DIRECTIVE → Reproduce the entries from their first line up to and including the line with "rock: pitted, lumpy". Leave out everything after it.

RECORDS SUPPLIED →
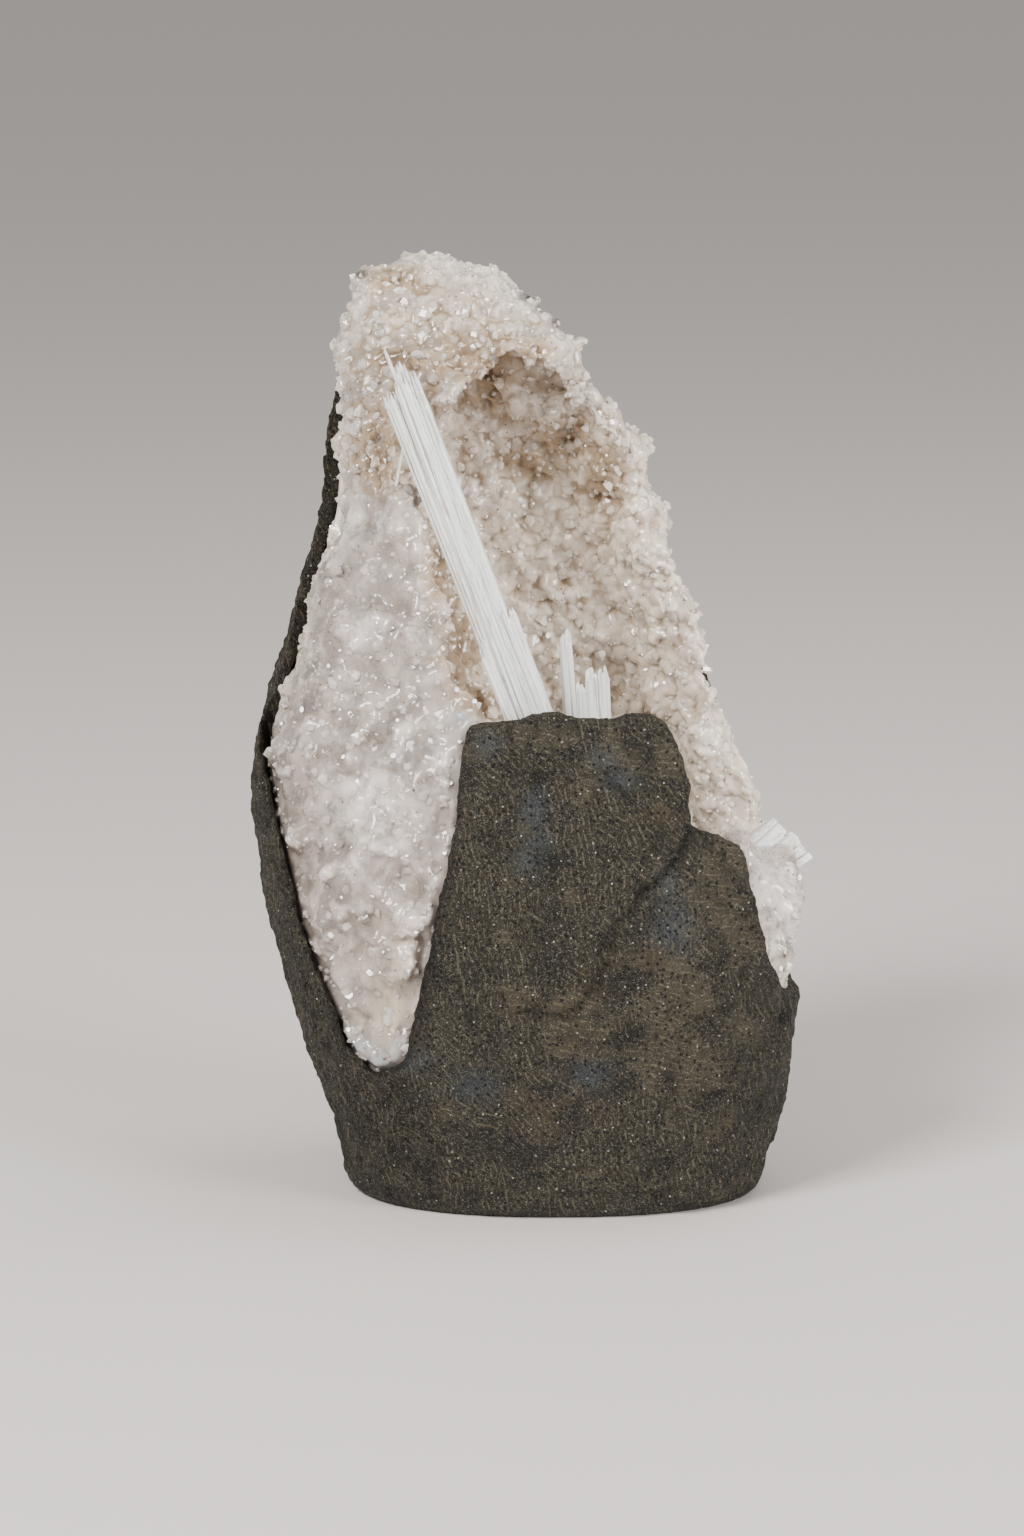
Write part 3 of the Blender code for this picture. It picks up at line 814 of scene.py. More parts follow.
@dataclass
class Basalt:
    """The dark rock: pitted, lumpy and cracked."""

    node: str = "basalt_matrix"
    inner: str = "quartz_crust"
    voxel: float = 0.72
    lumps: tuple[Lumps, ...] = ((9.0, 0.55), (2.8, 0.55), (1.3, 0.36))
    pit_size: float = 3.0
    pit_depth: float = 0.60
    pit_radius: float = 0.30
    flow_size: float = 5.5
    valley_width: float = 2.6
    covered: float = 0.7
    cracks: tuple[Crack, ...] = (
        Crack(((30.6, -11.2), (29.6, -14.4), (25.0, -19.8), (22.6, -21.0), (20.4, -25.0)), 1.0, 0.5),
        Crack(((20.4, -25.0), (17.5, -27.0), (16.8, -33.0), (15.1, -37.3), (10.8, -42.0)), 0.7, 0.7),
        Crack(((11.2, -42.9), (6.8, -42.6), (2.4, -42.0)), 0.9, 0.5),
        Crack(((12.4, -1.2), (16.1, -0.6), (18.5, -3.4), (20.9, -6.0)), 0.75, 0.42),
        Crack(((15.5, 2.6), (16.1, -0.6), (14.0, -4.0)), 0.5, 0.45),
        Crack(((-31.2, -57.0), (-29.6, -62.0), (-27.8, -68.2)), 0.8, 0.6),
        Crack(((-15.8, -61.6), (-12.2, -66.1)), 0.4, 0.4),
    )
    blue_spots: tuple[Spot, ...] = (
        (15.6, 1.2, 2.6, 2.2), (18.5, -2.0, 3.0, 2.0), (3.9, -7.5, 2.6, 3.4), (4.6, -12.6, 2.4, 1.8),
        (-4.3, 3.9, 2.4, 2.2), (26.8, -20.0, 2.0, 3.0), (27.6, -27.5, 3.6, 5.0), (13.4, -52.5, 3.6, 2.6),
        (-6.5, -54.5, 4.2, 2.6), (2.5, -16.0, 2.4, 2.4), (-17.0, -50.0, 3.0, 2.0),
    )
    ochre_spots: tuple[Spot, ...] = (
        (14.5, -36.0, 4.0, 3.0), (4.0, -41.0, 6.5, 1.6), (12.0, -47.0, 5.0, 3.0), (6.0, -58.0, 7.0, 4.0),
        (27.0, -8.0, 3.0, 2.0), (24.0, -33.0, 4.0, 3.0),
    )
    valley: tuple[Place, ...] = ((-10.8, -4.0), (-12.4, -16.0), (-15.0, -34.0), (-17.8, -48.0))
    # Where strokes run level; the first two spots, on the right flank, also make its khaki wash painted
    # light.
    level_spots: tuple[Spot, ...] = (
        (38.0, -22.0, 9.0, 16.0), (29.0, -45.0, 12.0, 14.0), (22.0, 0.0, 10.0, 4.0), (4.0, 5.0, 9.0, 3.5),
        (12.0, -42.0, 8.0, 5.0),
    )
    slant_spots: tuple[Spot, ...] = (
        (24.0, 4.0, 7.0, 6.0), (22.0, -14.0, 6.0, 8.0), (31.0, -9.0, 7.0, 4.0), (-4.0, 0.0, 6.0, 8.0),
        (-2.0, -60.0, 14.0, 6.0),
    )

    def build(self, finish: BasaltFinish) -> bpy.types.Object:
        """Models the rock over its solid.

        Args:
            finish: What the rock is dressed in.

        Returns:
            The finished piece.
        """
        rock = show("basalt_surface", merged_copy(self.node))
        remesh(rock, self.voxel, 1)
        points, normals = points_of(rock.data), normals_of(rock.data)
        away = distances(tree_of(self.inner), points)
        outside = rise(self.covered, 1.8, away) * rise(0.2, 2.5, points[:, 2])
        rough = follow(points, self._relief) - self._crack_depth(points)
        points += normals * (rough * outside)[:, None]
        points[:, 2] = points[:, 2].clip(0.0)
        move_points(rock.data, points)
        self._paint_stain_and_shade(rock.data, points)
        thin_hidden(rock, away < self.covered)
        dress(rock, finish)
        rock.data.shade_smooth()
        return rock

    def _relief(self, point: Vector) -> float:
        """How far the surface stands out at a point: lumps, less pits."""
        height = sum(noise.noise(point / size + Vector((size, 0.0, 3.0))) * high for size, high in self.lumps)
        close = noise.voronoi(point / self.pit_size)[0][0]
        return height - self.pit_depth * max(0.0, 1.0 - close / self.pit_radius)

    def _crack_depth(self, points: np.ndarray) -> np.ndarray:
        """How deep the cracks cut at each point of the front."""
        seen = SIGHT.seen(points)
        depth = np.zeros(len(points))
        for crack in self.cracks:
            depth = np.maximum(depth, crack.depth * beside(seen, crack.line, crack.width))
        return depth * (points[:, 1] < 0.0)

    def _paint_stain_and_shade(self, mesh: bpy.types.Mesh, points: np.ndarray) -> None:
        """Paints where the rock is bluish and ochre, painted shade in its valley and cracks, and which way
        its strokes run.
        """
        seen = SIGHT.seen(points)
        front = (points[:, 1] < 0.0).astype(float)
        # Painted shade for the valley and the cracks.
        dark = beside(seen, self.valley, self.valley_width)
        shade = np.maximum(dark, self._crack_depth(points) * 0.8).clip(0.0, 1.0)
        blue, ochre = spots(seen, self.blue_spots), spots(seen, self.ochre_spots)
        paint(mesh, "stain_and_shade", blue * front, ochre * front, shade * front)
        drift = follow(points, lambda point: noise.noise(point / self.flow_size))
        level = rise(0.30, 0.60, spots(seen, self.level_spots) * 0.85 + drift * 0.9)
        slant = rise(0.20, 0.50, spots(seen, self.slant_spots) * 0.85 - drift * 0.9) * (1.0 - level)
        paint(mesh, "flow", level, 1.0 - level - slant, slant)


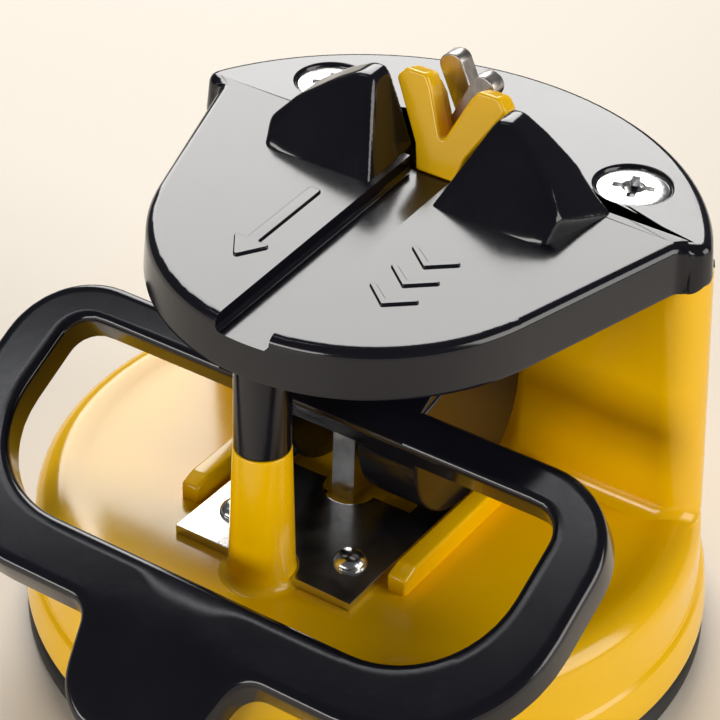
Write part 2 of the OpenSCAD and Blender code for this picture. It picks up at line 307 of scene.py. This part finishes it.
def layered(name, outline, levels, put=upright):
    """Draws an outline out through levels of (height, inset); put turns it to its place."""
    return drawn_out(name, [[put(u, v, height) for u, v in shrunk(outline, inset)]
                            for height, inset in levels])


yellow = Finish("yellow_moulded_plastic", Metallic=0.0, IOR=1.5)
flow = yellow.grain(22, 2)
handled = yellow.grain(1.6, 5)
yellow.relief(yellow.grain(3.5, 2) * 0.7 + yellow.grain(0.35, 2) * 0.3, 0.02, 0.35)
yellow_look = yellow.surface(
    Base_Color=yellow.tint(flow, (0.98, 0.53, 0.0, 1), (1.0, 0.60, 0.0, 1)),
    Roughness=0.14 + 0.12 * handled ** 2)

shoulder = arc(26.3, 10.15, 2.6, 0, 90, 10)
skirt = turned("base_skirt", [(24, 10.6), (26.6, 8.2), (28.2, 3.0), (28.3, 2.65), (29.7, 2.6), (29.93, 2.7),
                              (29.98, 2.95), (29.9, 4.0), (29.62, 5.75), (29.45, 6.1), (29.2, 6.28),
                              (29.08, 6.5), (skirt_radius, 8.0)] + shoulder +
               [(25.6, 12.7), (24.9, 12.55), (24.2, 12.42), (23, 12.38)], around=160)
settled(skirt, yellow_look, "base", 50, ("base_body",))


def column_loop(z, grow, inset=0.0):
    """The column's outline at a height; grow widens its foot towards the front."""
    r = skirt_radius - (z - floor_z) * column_draft if z > floor_z else skirt_radius
    reach = math.sqrt(r * r - front_squared) + corner_room
    front = [(-reach, column_front - grow, 2.8), (reach, column_front - grow, 2.8)]
    back = [(x, y, 0) for x, y in arc(0, -0.6, r, 31, 149, 72)]
    return [(x, y, z) for x, y in shrunk(rounded(front + back), inset)]


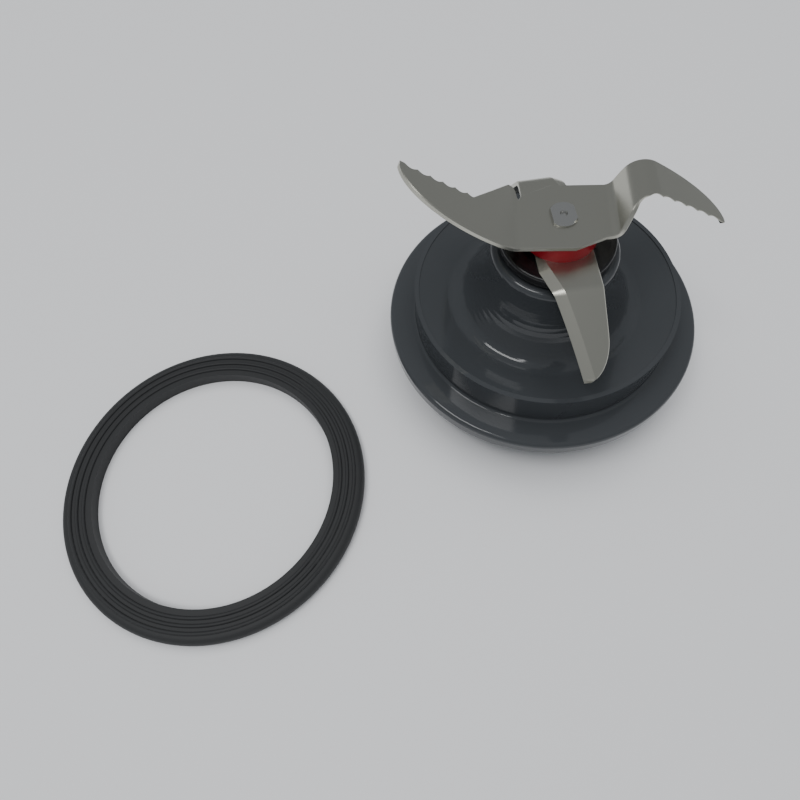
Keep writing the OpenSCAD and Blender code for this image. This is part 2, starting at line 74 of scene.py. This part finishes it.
# Turned bar, which also stands for the small pieces inside the base
INSIDE = sorted(set(nodes) - {"base", "cap", "spacer", "upper_blade", "lower_blade", "sealing_ring"})
dress(finish_of("turned_stainless_bar", "#c9c9c6", 0.25, metallic=1), *INSIDE)


def make_table():
    """A pale table under the object."""
    bpy.ops.mesh.primitive_plane_add(size=TABLE_SIDE, location=(0, 0, 0))
    table = bpy.context.object
    table.name = "table"
    table.data.materials.append(finish_of("white_laminate_table", "#e9eaec", 0.6))


def make_camera():
    """The camera at the photograph's viewing angle."""
    camera = bpy.data.objects.new("camera", bpy.data.cameras.new("camera"))
    bpy.context.collection.objects.link(camera)
    camera.data.sensor_width = SENSOR
    camera.data.lens = LENS
    camera.data.clip_start = NEAREST
    down, lean = math.radians(LOOKS_DOWN), math.radians(LEANS)
    ahead = Vector((0, math.cos(down), -math.sin(down)))
    level = Vector((1, 0, 0))
    above = level.cross(ahead)
    right = math.cos(lean) * level + math.sin(lean) * above
    top = -math.sin(lean) * level + math.cos(lean) * above
    turn = Matrix((right, top, -ahead)).transposed().to_4x4()
    camera.matrix_world = Matrix.Translation(Vector(CAMERA_PLACE) * MM) @ turn
    bpy.context.scene.camera = camera


def make_lamp(name, place, size, power, mirrored):
    """A rectangular lamp that points at the origin. One that isn't mirrored shows in no gloss."""
    lamp = bpy.data.lights.new(name, "AREA")
    lamp.shape = "RECTANGLE"
    lamp.size, lamp.size_y = size
    lamp.energy = power
    holder = bpy.data.objects.new(name, lamp)
    bpy.context.collection.objects.link(holder)
    holder.location = place
    holder.rotation_euler = (-Vector(place)).to_track_quat("-Z", "Y").to_euler()
    holder.visible_glossy = mirrored


def make_room():
    """An even grey room round the table."""
    world = bpy.data.worlds.new("room")
    bpy.context.scene.world = world
    world.use_nodes = True
    background = world.node_tree.nodes["Background"]
    background.inputs["Color"].default_value = colour(ROOM_COLOUR)
    background.inputs["Strength"].default_value = ROOM_STRENGTH


make_table()
make_camera()
make_lamp("soft_sky", SKY_PLACE, SKY_SIZE, SKY_POWER, mirrored=False)
make_lamp("ceiling_light", LAMP_PLACE, LAMP_SIZE, LAMP_POWER, mirrored=True)
make_room()
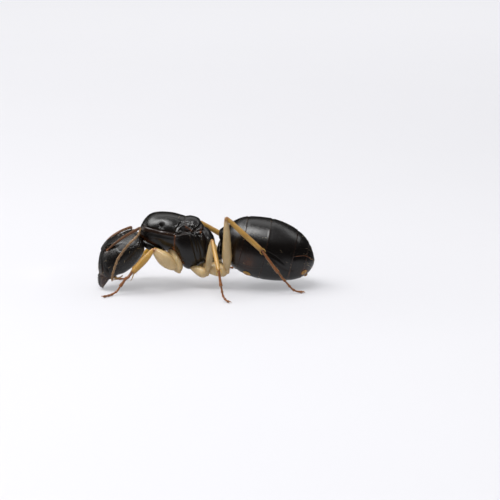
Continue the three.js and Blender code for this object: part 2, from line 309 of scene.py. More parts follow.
# ---- The animal's own sizes, in millimetres ----

def tilt(pitch, yaw=0):
    """A turn nose down by the pitch, then round by the yaw, in degrees."""
    down = Matrix.Rotation(math.radians(pitch), 3, "Y")
    return Matrix.Rotation(math.radians(yaw), 3, "Z") @ down


# Own frame of the head: X from its back to the face, +Y its left, +Z its crown.
HEAD = {
    "turn": tilt(47, 195),
    "top": [[0, 0.66], [0.24, 0.82], [0.7, 1.06], [1.2, 1.32], [1.8, 1.44], [2.4, 1.36], [3.0, 1.02],
            [3.62, 0.5]],
    "bottom": [[0, -0.1], [0.3, -0.42], [0.7, -0.62], [1.2, -0.74], [1.85, -0.74], [2.6, -0.58],
               [3.1, -0.34], [3.62, 0.1]],
    "side": [[0, 0.6], [0.25, 1.12], [0.7, 1.42], [1.4, 1.57], [2.2, 1.5], [2.9, 1.3], [3.4, 1.02],
             [3.62, 0.72]],
}
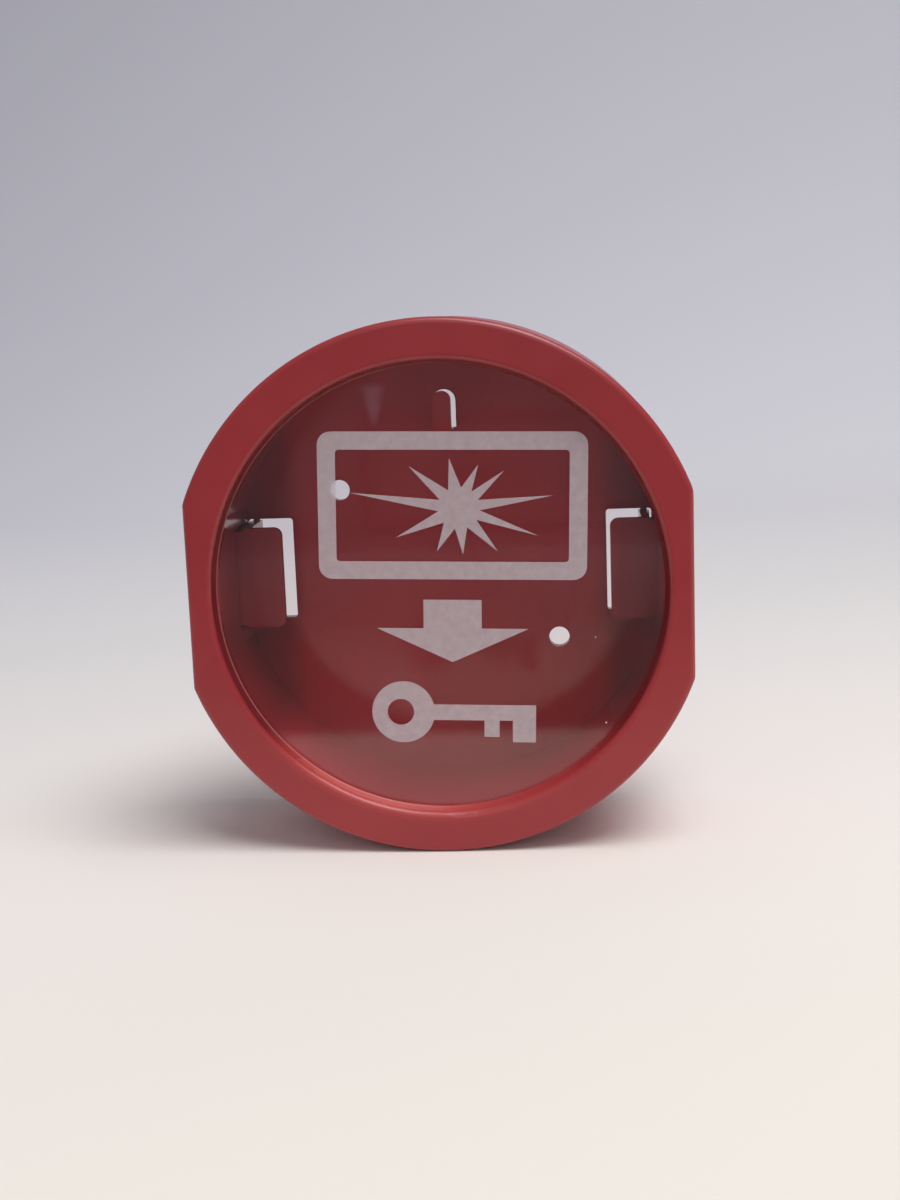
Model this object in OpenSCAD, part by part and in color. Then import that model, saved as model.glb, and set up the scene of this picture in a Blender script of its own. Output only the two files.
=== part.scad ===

TASK RESULT →
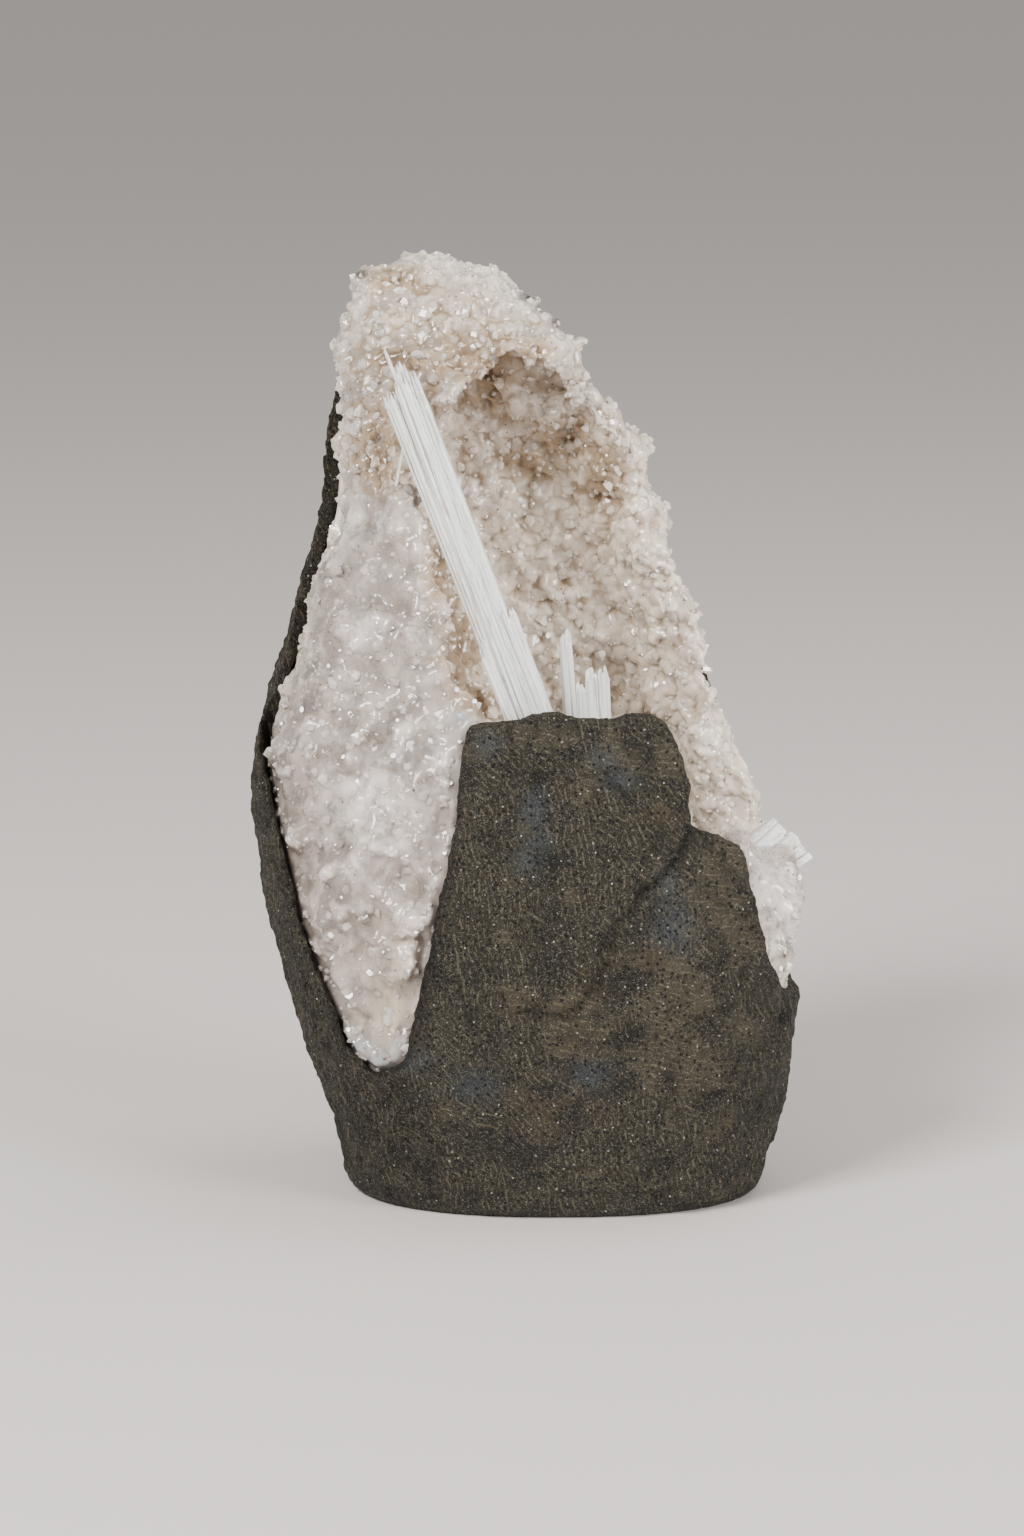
Write part 3 of the Blender code for this picture. It picks up at line 814 of scene.py. More parts follow.
@dataclass
class Basalt:
    """The dark rock: pitted, lumpy and cracked."""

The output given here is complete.